(Stored data entries)
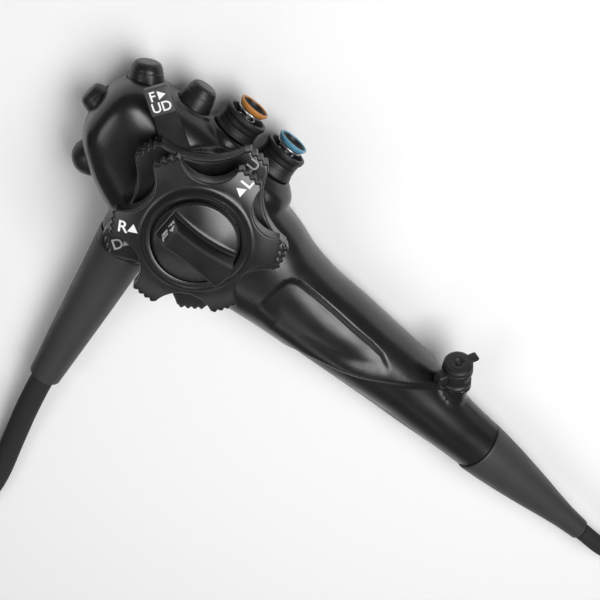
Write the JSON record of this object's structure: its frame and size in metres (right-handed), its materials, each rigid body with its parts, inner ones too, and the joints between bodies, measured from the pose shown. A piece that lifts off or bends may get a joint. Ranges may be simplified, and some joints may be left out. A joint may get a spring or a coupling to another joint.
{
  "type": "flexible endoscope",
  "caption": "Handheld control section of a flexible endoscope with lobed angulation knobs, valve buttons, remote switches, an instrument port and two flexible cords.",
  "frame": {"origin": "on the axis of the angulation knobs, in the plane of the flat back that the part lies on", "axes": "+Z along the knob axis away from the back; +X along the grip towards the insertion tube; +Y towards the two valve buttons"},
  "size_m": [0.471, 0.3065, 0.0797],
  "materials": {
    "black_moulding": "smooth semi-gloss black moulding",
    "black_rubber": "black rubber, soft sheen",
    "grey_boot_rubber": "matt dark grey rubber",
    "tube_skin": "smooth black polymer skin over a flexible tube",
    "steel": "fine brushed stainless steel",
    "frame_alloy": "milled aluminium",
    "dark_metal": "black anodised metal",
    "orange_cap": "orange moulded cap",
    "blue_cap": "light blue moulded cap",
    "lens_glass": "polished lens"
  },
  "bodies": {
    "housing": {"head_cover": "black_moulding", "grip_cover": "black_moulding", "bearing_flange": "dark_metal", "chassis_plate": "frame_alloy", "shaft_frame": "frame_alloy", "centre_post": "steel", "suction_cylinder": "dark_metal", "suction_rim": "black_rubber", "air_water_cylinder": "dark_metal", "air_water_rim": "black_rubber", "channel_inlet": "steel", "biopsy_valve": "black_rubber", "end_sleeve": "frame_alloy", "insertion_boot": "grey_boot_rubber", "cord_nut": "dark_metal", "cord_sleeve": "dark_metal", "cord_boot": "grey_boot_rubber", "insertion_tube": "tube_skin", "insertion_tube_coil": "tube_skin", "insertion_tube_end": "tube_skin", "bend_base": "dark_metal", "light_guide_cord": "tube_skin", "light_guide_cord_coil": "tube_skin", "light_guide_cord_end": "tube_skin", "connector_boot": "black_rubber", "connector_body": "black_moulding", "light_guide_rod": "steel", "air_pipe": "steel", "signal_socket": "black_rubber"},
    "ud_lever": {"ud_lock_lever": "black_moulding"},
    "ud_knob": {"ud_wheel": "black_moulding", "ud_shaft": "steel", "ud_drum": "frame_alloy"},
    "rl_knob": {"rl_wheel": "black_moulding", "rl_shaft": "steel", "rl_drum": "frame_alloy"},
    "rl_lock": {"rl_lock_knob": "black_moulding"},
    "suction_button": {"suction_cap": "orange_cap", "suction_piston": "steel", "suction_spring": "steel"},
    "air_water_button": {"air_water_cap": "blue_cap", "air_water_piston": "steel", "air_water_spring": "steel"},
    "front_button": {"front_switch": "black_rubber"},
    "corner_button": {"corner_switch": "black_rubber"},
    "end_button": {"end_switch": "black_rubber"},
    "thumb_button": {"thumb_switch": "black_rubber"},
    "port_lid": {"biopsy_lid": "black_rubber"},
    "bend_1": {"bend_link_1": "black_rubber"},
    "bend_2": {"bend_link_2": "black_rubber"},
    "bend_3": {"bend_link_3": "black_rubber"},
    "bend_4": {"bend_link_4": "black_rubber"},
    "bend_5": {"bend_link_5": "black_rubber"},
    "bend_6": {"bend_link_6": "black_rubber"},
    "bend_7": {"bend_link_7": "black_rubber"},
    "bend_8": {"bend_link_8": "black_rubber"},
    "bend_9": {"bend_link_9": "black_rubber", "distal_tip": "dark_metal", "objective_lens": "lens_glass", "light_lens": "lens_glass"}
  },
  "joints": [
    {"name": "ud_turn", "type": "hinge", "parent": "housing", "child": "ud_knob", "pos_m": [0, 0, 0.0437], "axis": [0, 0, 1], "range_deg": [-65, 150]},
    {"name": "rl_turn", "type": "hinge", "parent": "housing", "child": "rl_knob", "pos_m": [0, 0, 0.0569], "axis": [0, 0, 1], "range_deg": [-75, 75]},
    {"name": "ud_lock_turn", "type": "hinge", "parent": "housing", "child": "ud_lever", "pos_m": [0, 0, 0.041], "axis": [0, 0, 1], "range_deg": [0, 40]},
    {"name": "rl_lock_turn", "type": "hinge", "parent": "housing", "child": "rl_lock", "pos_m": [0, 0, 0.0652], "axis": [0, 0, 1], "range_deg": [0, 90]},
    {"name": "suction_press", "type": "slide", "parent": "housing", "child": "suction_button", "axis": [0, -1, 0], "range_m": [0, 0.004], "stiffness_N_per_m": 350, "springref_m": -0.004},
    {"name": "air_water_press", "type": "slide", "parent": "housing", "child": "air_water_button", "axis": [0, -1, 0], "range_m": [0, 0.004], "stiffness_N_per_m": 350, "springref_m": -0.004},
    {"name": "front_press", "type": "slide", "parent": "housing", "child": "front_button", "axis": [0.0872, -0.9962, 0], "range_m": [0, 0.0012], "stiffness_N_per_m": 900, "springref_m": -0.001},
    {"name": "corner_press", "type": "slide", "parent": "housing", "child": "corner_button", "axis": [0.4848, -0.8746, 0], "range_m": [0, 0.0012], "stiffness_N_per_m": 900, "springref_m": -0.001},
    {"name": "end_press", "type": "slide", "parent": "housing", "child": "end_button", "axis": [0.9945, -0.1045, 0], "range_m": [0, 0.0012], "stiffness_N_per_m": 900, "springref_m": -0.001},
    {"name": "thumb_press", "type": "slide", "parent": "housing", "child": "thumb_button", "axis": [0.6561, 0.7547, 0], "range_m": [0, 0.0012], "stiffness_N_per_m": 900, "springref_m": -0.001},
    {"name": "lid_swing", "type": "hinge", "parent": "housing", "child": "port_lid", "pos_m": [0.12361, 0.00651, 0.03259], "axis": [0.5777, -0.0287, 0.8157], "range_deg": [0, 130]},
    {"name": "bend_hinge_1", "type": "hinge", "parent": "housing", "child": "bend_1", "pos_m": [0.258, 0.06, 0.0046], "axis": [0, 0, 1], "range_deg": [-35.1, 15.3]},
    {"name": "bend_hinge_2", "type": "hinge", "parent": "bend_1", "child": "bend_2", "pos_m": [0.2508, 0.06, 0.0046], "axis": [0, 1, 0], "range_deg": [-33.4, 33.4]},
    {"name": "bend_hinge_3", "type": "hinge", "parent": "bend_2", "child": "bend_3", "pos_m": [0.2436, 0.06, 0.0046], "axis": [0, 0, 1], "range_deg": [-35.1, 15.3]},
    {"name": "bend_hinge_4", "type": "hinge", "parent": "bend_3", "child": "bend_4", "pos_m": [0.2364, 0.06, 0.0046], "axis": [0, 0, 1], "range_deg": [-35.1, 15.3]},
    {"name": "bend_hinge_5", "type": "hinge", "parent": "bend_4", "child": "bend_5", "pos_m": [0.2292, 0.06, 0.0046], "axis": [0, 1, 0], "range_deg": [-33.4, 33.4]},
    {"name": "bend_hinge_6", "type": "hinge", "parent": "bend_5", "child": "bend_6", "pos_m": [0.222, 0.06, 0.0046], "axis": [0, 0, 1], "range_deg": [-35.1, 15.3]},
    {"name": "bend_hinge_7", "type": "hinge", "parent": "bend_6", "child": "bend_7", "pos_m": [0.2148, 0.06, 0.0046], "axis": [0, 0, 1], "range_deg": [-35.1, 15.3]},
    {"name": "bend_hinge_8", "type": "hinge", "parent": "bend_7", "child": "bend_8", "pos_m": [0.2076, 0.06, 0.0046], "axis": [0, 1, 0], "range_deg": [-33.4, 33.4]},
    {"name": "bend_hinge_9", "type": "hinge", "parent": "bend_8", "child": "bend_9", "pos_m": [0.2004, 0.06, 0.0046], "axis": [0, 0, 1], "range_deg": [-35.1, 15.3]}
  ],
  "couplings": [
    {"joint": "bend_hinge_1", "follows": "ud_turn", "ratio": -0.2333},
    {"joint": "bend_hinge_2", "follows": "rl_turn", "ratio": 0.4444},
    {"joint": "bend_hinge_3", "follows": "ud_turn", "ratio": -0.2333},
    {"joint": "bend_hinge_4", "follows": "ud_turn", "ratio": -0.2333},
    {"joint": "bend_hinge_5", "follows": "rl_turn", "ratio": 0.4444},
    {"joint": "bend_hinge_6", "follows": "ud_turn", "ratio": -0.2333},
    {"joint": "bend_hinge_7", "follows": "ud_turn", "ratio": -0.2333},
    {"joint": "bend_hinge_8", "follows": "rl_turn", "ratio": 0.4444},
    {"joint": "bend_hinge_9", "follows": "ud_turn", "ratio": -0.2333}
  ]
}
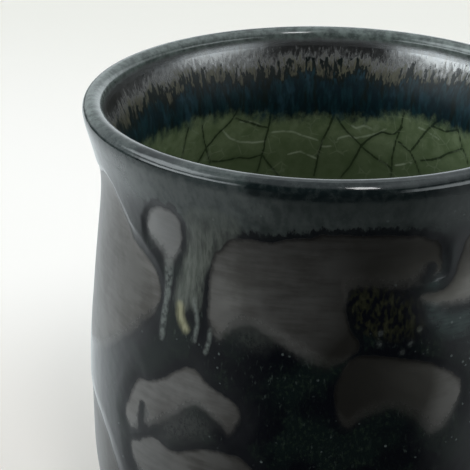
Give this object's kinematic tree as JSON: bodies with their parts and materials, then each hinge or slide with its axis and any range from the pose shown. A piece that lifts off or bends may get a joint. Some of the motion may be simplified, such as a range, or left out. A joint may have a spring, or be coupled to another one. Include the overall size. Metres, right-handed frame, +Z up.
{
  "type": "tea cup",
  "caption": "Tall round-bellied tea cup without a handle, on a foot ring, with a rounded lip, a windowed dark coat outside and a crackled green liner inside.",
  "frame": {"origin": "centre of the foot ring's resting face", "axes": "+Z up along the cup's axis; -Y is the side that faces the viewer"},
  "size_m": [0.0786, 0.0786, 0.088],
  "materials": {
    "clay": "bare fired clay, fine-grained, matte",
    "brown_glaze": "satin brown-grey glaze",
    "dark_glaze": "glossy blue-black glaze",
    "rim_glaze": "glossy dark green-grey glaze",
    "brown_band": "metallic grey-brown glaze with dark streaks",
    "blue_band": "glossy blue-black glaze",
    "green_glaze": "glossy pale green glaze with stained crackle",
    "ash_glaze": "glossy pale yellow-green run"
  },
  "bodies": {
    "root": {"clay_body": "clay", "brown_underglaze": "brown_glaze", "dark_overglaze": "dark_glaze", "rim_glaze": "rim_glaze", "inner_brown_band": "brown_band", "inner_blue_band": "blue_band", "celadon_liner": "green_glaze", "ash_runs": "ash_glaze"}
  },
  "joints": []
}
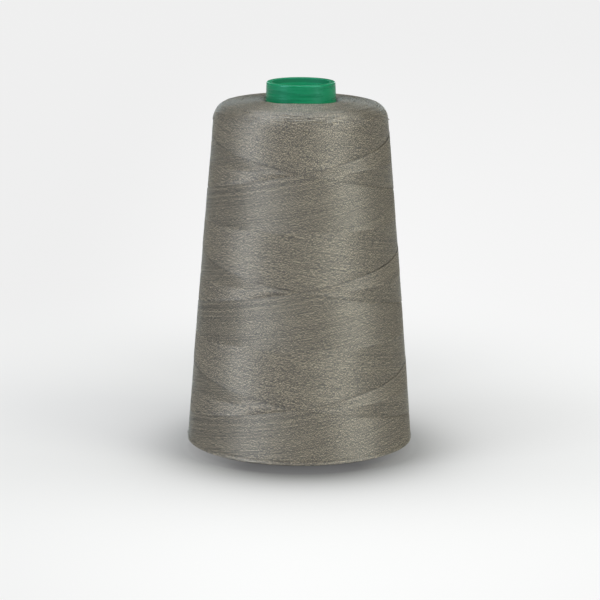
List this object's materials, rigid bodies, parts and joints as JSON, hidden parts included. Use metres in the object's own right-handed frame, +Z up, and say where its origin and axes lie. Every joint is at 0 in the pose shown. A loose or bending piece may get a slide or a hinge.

◆ What is asked: Using the records above, select and copy every line that has the word "right".

◆ Complete answer:
Write the JSON record of this object's structure: its frame and size in metres (right-handed), its materials, each rigid body with its parts, inner ones too, and the joints between bodies, measured from the pose shown. A piece that lifts off or bends may get a joint. Ranges may be simplified, and some joints may be left out. A joint may get a spring or a coupling to another joint.
Give this object's kinematic tree as JSON: bodies with their parts and materials, then each hinge or slide with its axis and any range from the pose shown. A piece that lifts off or bends may get a joint. Some of the motion may be simplified, such as a range, or left out. A joint may have a spring, or be coupled to another one. Include the overall size. Metres, right-handed frame, +Z up.
List this object's materials, rigid bodies, parts and joints as JSON, hidden parts included. Use metres in the object's own right-handed frame, +Z up, and say where its origin and axes lie. Every joint is at 0 in the pose shown. A loose or bending piece may get a slide or a hinge.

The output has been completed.